Etatisme yaitu keikut sertaan
pemerintah yang terlalu dominan sehingga mematikan motivasi dan kreasi dari
masyarakat untuk berkembang dan bersaing secara hebat.
Monopoli yaitu suatu bentuk
pemusatan kekuatan ekonomi pada sautu kelompok tertentu, sehingga tidak
memberikan pilihan lain pada konsumen untuk tidak megikuti ‘keinginan sang
monopoli’.
Meskipun pada awal perkembangan
perekonomian Indonesia menganut system ekonomi pancasila, ekonomi demokrasi,
dan mungkin campuran, namun bukan berarti sistem perekonomian liberalis dan
etatisme tidak pernah terjadi di Indonesia. Pada awal tahun 1950-an sampai
tahun 1957-an merupakan bukti sejarah adanya corak liberalis dalam perekonomian
Indonesia. Demikian juga dengan etatisme, perekonomian di tahun 1960-an sampai
dengan masa orde baru.
Keadaan ekonomi Indonesia antara
tahun 1950 sampai tahun 1965-an sebenarnya telah diisi dengan beberapa program
dan rencana ekonomi pemerintah. Diantara program-program tersebut adalah:
- Program Banteng tahun 1950, yang bertujuan membantu pengusaha pribumi.
- Program/Sumitro Plan tahun 1951
- Rencana Lima Tahun Pertama, tahun 1955-1960
- Rencana Delapan Tahun
Namun demikian kesemua program
dan terencana tersebut tidak memberikan hasil yang berarti begi perekonomian
Indonesia. Beberapa factor yang menyebabkan kegagalan adalah:
- Program-program yang disusun oleh tokoh-tokoh yang relatif bukan bidangnya, namun oleh tokoh politik, dengan demikian keputusan-keputusan yang dibuat cenderung pada masalah politik, dan bukannya masalah ekonomi. Hal ini dapat d mengingat pada masa-masa ini kepentingan politik tampak lebih dominan, seperti mengembalikan Negara Indonesia ke Negara kesatuan, usaha mengembalikan irian barat, manumpas pemberontakan didaerah-daerah,
- Akibat lanjut dari keadaan di atas, dana Negara yag seharusnya dialokasikan untuk kepentingan kegiatan ekonomi, justru dialokasikan untuk kepentingan politik
- Faktor selanjutnya yaitu terlalu singkatnya masa kerja setiap cabinet yang dibentuk (sistem parlementer saat itu). Tercatat tidak kurang dari 13 kali cabinet berganti saat itu. Akibatnya program-program dan rencana ekonomi yang telah disusun masing-masing kebinet tidak dapat dijalankan dengan tuntas, kalau tidak ingin disebut tidak sempat berjalan.

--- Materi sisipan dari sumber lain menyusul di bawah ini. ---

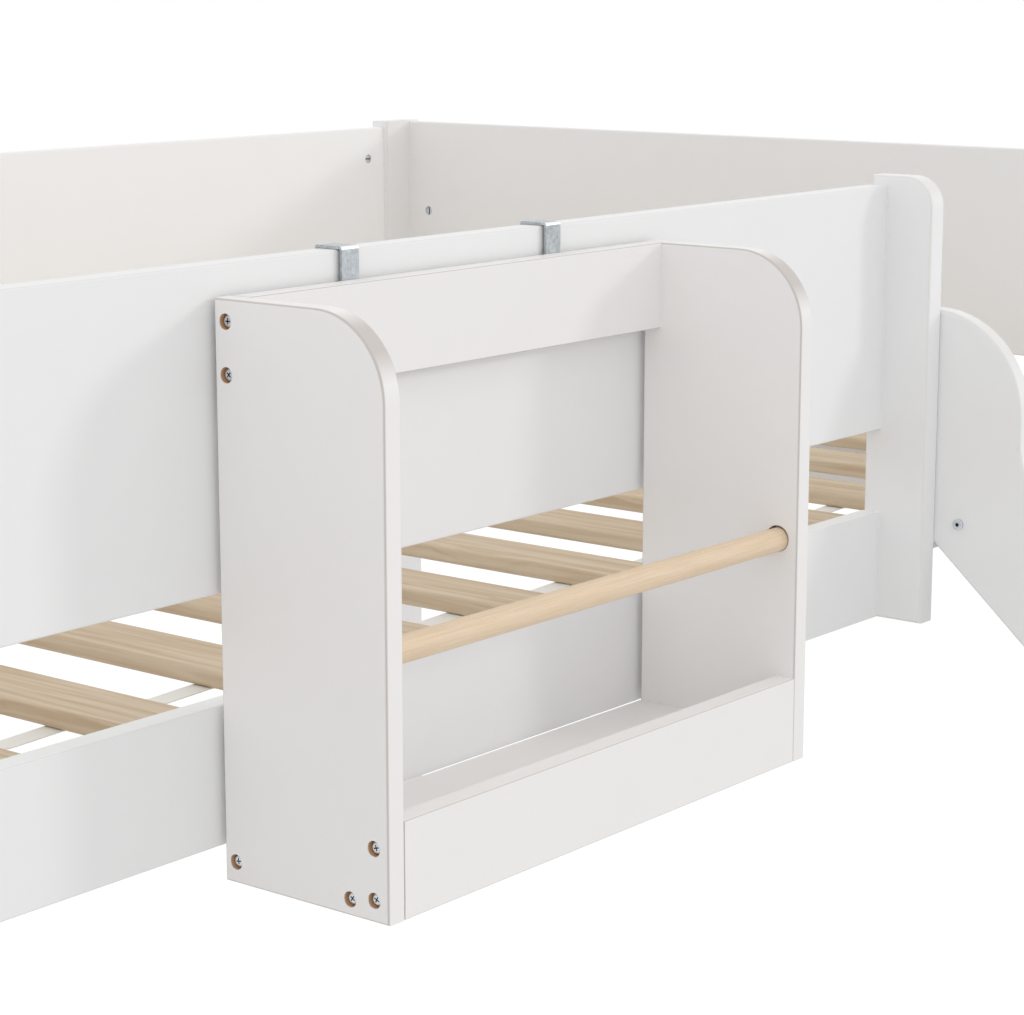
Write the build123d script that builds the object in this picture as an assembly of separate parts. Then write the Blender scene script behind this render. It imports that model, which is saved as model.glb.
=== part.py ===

- program dan rencana yang disusun kurang memperhatikan potensi dan aspirasi dari berbagai pihak. Disamping itu keputusan individu/pribadi, dan partai lebih dominan dari pada kepentingan pemerintah dan Negara.
- Adanya kecenderungan terpengaruh untuk menggunakan sistem perekonomian yang tidak sesuai dengan kondisi masyarakat Indonesia (liberalis, 1950-1957 dan etatisme, 1958-1965).
Perkembangan Sistem Ekonomi Indonesia Setelah
Orde Baru
Setelah melalui masa-masa penuh
tantangan pada periode 1945 sampai 1965. semua tokoh Negara yang duduk dalam
pemerintahan sebagai wakil rakyat sepakat untuk kembali menempatkan system
ekonomi kita pada nilai-nilai yang telah tersirat dalam UUD 1945. Dengan
demikian system demokrasi ekonomi dan system ekonomi pancasila kembali
satu-satunya acuan bagi pelaksanaan semua kegiatan ekonomi selanjutnya.
Diawal orde baru diwarnai dengan
masa-masa rehabilitasi, perbaikan, hamper diseluruh sektor kehidupan, tidak
terkecuali sektor ekonomi, rehabilitasi ini terutama ditujukan untuk:
- Membersihkan segala aspek kehidupan dari sisa-sisa paham dan system perekonomian yang lama (liberal/kapitalis dan etatisme/komunis).
- Menurunkan dan mengendalikan laju inflasi yang saat itu sangat tinggi.